En agosto de 2005, junto a Elizabet Grazioso (+), celebramos nuestros compromisos públicos de consagración. Estuvieron presentes nuestras familias, muchos hermanos y hermanas, el Padre Ricardo y el Padre Rubén, quien había escrito la carta diez años antes. 

En ocasión de los 80 años de nuestro pastor, el Padre Ricardo, los hermanos y hermanas de Paraguay le obsequiaron a “Paí Pucú”, como lo solían llamar, la bella cruz con su Cristo de cedro que se encuentra en la Capilla de la casa de Encuentro y oración de Tristán Suárez, Argentina.
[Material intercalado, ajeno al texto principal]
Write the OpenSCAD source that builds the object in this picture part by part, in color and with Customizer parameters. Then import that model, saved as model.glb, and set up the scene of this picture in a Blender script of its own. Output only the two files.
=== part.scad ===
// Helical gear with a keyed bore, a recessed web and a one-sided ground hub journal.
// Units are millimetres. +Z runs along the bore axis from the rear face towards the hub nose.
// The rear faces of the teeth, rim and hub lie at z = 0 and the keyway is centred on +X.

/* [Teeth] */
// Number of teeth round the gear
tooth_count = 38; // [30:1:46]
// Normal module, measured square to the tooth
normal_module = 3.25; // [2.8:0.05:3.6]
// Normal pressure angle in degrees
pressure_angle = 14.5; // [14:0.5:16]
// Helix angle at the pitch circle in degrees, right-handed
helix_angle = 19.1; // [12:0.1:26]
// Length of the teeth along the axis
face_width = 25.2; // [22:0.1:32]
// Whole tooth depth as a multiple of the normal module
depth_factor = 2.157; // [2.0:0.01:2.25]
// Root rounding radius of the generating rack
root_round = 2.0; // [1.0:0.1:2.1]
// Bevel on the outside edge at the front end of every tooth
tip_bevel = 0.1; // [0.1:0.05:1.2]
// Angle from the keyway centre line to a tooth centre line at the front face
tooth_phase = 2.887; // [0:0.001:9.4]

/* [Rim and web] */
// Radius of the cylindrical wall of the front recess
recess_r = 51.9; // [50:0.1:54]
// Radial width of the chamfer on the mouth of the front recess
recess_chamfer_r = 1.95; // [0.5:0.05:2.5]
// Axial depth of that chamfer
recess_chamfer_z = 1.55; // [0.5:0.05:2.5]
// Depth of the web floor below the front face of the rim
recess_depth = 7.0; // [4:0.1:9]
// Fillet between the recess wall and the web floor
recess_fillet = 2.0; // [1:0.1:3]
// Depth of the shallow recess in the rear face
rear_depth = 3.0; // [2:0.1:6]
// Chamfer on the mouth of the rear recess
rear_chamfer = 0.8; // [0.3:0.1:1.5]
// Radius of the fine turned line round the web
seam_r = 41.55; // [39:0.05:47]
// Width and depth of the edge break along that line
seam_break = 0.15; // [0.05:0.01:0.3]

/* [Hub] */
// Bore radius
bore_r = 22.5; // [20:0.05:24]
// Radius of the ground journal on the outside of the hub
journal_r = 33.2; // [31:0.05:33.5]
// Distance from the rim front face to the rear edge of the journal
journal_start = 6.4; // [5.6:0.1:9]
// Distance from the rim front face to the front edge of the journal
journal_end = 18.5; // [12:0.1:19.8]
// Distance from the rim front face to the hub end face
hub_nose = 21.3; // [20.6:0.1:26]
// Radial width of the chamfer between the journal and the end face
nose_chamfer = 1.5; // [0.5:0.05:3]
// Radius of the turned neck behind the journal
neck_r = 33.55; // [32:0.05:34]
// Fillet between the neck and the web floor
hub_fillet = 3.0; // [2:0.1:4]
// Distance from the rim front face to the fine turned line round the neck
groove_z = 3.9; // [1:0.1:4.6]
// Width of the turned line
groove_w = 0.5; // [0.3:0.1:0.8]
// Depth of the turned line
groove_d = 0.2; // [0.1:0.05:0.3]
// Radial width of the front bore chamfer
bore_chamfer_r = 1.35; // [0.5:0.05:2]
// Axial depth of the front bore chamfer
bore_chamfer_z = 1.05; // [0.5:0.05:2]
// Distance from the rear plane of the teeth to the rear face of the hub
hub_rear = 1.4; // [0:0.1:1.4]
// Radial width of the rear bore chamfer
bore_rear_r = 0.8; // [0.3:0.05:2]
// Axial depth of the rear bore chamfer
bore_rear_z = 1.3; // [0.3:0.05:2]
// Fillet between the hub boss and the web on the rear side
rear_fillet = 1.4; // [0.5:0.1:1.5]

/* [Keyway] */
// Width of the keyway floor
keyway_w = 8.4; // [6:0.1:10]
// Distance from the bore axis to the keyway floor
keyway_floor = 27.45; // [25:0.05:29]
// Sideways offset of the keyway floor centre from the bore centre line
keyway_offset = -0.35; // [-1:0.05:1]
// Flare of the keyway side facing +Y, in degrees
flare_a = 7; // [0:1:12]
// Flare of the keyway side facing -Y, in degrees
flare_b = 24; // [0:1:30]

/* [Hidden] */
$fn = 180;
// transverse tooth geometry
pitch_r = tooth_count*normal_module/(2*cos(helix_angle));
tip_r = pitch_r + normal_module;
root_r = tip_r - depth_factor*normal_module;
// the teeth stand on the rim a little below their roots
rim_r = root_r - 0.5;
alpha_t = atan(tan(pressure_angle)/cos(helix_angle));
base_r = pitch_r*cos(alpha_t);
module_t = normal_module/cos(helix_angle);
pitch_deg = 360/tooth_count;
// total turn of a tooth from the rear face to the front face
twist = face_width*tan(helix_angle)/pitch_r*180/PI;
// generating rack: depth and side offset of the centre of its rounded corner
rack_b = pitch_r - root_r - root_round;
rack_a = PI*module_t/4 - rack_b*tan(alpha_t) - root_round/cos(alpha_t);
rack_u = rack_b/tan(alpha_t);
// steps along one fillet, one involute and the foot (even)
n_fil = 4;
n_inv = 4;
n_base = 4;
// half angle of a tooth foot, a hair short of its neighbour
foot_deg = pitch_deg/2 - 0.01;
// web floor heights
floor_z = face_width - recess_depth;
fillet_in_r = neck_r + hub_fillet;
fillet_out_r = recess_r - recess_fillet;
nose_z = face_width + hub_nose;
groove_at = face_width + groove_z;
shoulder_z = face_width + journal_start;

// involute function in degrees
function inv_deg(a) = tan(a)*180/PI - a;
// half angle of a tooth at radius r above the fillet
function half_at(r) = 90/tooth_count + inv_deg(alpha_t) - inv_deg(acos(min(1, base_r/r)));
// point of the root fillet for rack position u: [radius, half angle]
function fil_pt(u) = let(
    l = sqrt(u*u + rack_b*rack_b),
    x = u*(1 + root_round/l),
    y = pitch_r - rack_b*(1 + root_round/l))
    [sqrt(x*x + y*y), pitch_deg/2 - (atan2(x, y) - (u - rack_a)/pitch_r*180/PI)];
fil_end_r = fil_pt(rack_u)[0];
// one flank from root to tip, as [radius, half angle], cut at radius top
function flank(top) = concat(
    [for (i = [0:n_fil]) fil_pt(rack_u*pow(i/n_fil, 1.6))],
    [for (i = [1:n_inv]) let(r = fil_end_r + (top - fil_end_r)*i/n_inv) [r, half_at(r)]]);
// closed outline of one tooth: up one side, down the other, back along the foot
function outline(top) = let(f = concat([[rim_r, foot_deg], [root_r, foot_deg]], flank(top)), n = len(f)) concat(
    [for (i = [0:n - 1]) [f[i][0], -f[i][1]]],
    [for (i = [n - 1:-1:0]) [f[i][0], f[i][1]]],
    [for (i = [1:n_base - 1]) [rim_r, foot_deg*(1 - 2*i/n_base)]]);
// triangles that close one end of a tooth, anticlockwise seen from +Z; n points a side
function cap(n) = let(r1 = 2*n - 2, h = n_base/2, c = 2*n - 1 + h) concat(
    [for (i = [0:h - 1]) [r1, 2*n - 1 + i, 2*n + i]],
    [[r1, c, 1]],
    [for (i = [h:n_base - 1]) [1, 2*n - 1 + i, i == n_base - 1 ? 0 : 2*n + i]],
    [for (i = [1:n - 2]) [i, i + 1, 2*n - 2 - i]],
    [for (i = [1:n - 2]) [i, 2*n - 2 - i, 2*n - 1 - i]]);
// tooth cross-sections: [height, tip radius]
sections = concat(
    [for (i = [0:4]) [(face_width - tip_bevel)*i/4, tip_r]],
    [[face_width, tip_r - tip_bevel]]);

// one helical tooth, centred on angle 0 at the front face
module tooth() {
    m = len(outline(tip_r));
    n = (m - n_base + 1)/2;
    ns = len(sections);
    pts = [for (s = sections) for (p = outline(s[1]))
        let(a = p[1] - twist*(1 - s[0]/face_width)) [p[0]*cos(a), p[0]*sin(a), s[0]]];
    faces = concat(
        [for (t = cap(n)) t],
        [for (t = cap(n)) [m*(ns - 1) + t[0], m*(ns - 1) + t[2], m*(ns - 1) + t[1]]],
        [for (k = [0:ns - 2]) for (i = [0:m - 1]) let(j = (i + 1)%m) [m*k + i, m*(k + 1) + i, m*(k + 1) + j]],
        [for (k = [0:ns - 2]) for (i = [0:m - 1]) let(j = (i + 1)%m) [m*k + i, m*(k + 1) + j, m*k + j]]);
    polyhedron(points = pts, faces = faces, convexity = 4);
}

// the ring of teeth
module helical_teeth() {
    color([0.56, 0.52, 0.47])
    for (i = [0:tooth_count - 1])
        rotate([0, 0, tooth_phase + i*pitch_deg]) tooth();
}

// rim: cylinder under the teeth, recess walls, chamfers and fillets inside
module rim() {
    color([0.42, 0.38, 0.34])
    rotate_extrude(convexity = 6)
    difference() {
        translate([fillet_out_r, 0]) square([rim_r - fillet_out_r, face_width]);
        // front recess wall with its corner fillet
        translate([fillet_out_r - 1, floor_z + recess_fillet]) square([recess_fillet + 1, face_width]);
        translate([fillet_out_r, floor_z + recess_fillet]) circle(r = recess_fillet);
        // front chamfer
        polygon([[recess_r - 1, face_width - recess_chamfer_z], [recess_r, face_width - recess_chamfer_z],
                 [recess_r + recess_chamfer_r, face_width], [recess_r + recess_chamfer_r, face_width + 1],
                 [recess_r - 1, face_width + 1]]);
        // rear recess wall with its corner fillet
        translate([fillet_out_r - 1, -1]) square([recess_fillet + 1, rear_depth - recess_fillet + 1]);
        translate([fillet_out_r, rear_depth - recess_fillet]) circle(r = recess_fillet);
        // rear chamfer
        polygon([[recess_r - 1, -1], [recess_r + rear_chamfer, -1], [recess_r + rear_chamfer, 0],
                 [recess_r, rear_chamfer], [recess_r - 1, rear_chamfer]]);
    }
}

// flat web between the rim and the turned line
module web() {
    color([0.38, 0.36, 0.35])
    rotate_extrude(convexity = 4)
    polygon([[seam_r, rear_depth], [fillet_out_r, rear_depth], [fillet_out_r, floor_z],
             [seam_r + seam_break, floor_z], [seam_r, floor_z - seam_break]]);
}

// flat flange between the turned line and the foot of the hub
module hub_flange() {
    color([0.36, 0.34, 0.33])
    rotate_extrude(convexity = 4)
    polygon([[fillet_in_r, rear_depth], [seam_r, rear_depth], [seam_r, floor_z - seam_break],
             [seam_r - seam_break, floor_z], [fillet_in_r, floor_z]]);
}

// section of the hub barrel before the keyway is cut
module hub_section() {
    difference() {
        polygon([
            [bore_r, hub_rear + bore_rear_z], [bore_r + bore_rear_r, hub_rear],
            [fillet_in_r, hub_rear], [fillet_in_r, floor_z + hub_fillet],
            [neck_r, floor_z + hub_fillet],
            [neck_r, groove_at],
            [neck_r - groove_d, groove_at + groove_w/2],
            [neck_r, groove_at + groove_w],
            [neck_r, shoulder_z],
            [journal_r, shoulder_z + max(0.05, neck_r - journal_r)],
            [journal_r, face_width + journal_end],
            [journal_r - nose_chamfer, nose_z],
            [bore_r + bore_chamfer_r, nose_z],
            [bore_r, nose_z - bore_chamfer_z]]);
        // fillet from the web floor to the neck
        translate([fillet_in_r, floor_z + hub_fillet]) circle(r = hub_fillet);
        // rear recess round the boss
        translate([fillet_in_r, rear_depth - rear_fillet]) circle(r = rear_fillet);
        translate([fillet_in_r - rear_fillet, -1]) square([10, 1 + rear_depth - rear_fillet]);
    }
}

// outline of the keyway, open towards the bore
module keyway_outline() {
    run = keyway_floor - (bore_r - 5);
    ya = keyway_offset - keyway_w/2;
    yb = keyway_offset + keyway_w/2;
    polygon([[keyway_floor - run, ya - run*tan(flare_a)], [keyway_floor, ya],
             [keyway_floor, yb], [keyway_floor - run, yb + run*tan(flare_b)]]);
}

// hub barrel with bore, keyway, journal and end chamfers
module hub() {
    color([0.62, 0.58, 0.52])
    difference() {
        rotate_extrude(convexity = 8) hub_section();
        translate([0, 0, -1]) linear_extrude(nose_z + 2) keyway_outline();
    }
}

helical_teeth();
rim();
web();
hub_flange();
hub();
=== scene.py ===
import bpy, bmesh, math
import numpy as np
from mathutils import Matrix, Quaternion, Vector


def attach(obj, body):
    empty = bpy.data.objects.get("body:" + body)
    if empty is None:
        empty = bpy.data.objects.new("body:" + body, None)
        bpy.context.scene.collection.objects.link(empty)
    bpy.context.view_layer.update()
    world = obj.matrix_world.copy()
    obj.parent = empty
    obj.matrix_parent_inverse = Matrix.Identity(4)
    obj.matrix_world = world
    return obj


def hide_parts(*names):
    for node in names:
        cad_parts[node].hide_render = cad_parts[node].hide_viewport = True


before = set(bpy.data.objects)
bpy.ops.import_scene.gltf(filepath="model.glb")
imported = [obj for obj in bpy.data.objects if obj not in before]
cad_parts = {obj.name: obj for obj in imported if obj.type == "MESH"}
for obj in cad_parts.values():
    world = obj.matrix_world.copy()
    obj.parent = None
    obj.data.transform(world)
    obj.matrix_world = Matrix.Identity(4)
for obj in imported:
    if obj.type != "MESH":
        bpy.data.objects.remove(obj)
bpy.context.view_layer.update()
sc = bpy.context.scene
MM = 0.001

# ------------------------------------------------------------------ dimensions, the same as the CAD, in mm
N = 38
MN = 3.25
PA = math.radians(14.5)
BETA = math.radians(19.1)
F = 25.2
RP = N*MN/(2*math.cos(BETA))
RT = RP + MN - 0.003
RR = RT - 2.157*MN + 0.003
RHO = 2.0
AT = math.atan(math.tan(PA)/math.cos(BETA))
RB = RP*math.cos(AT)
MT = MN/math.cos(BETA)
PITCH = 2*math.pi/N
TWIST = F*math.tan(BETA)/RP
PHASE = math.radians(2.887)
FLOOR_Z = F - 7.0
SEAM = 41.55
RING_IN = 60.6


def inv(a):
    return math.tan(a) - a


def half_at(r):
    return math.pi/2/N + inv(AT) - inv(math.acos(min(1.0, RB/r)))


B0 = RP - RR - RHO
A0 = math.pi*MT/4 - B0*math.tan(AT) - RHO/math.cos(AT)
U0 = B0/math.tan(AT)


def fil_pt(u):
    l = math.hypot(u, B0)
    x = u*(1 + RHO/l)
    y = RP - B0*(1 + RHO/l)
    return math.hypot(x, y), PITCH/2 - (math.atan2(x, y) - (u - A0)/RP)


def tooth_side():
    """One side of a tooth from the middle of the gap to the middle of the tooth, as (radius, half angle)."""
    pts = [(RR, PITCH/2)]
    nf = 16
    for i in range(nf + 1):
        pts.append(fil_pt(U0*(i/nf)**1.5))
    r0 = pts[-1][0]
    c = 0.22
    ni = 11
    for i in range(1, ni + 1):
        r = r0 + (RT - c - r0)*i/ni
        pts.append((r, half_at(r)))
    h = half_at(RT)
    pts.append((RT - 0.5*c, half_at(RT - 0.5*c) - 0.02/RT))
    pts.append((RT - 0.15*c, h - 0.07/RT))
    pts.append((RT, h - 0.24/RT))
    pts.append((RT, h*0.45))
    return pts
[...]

Esta misión la viví hasta el año 2015, cuando regresé a Argentina para estar más cerca de las necesidades de salud de mi madre. En mi corazón vivo la certeza de que Dios en su sabiduría teje un hilo con su providencia donde todo queda contemplado, integrado y enlazado. ¿Cómo no confiar en Él?

Si hay luna llena, cierro los ojos. Puedo oler la flor de coco y escuchar fácilmente el canto del Santo en guaraní. Y me siento una con el corazón de América.

Karai guasuete, Marangatu, nde,

Grande, Santo, tú, Señor, 

Ñandejára, ne Marangatu añete, ne Marangatu eterei.

Eres verdaderamente Santo, eres muy Santo. 

Nde Tupã, opa mba’e jára, yvy ha yvaga

Tú Dios, Señor del cielo y de la tierra 

omombe’u nde tuichaha.

describe tu grandeza. 

Opárupi rejereropurahéi. Roguerohory pe

Te cantan por todas partes. Damos la bienvenida  

nde rérape oguahẽva.

a quien viene en tu nombre

Opárupi  rejereropurahéi.

En todas partes te están cantando.

Emma Diodati*
Julio de 2023

*Emma tiene 56 años, es psicóloga y docente universitaria.